A lot of the things that I’ve learnt have been from online tutorials. It’s an unbelievably amazing phenomenon – what’s happening with the internet. I can’t think of anything that you would want to do that you can’t go online and find a tutorial about. I haven’t made any tutorials yet, the only one I can think of doing is a tutorial on how to find other people’s tutorials.
Different paths…If I had to do the first thing that I really wanted to do, I would be in space right now or I’d be really rich because I’d have told everyone how to go faster than the speed of light. When I was kid I used to draw pictures of my ideas. I actually found one the other day and I’d drawn a nuclear weapon. It was insane. I shouldn’t even be talking about this type of stuff. It’s going to come back and bite me on the arse!

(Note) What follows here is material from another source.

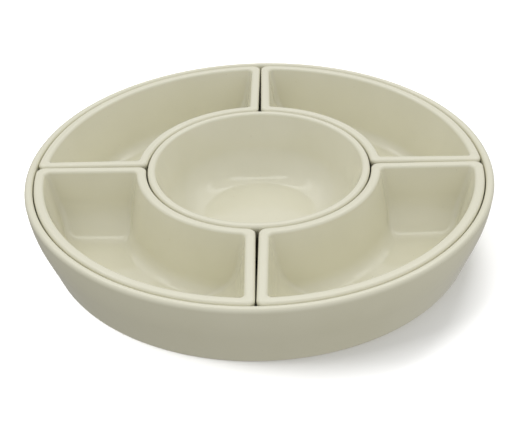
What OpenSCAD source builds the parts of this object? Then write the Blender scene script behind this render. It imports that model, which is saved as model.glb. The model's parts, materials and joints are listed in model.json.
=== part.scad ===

Websites…I go on lots of sites (digg, Make: Online, Synthopia, MIT Media, TED, reddit, dataisnature, My Modern Metropolis, ILoveBadThings, Current News, Stockholm Beat Connection, WEDOITRIGHT) but the best one is where someone's put up the Frasier episodes. I watch Frasier all the time. The other day I was watching TV and saw a Frasier show that I hadn’t seen before. I was the most excited I'd been all year!
Next on Planet Bones…It’s going to be a complete change from the last ones. It’s time to start something new. The new issue is going to be printed on one side of an A2 piece of paper. It’ going to be interesting to see what I can do with the format, what kind of artwork we can put in there. The best thing about it is that it’s going to be fly posted around different cities and different parts of this city. You will also be able to download it as usual. The video and music work are still going to happen. It’s all about trying to make it a more amorphous. If more music comes in from contributors, I’ll put more music out too and just let it grow.
Do like he do…Learn! Learn a lot of stuff. Just go out there and do it. There’s nothing else. Apply the graff philosophy to everything – the more you do, the more famous you become. Any time you’re in doubt, just think ‘graff’. If you just keep doing stuff, something will happen. That is the graff mentality.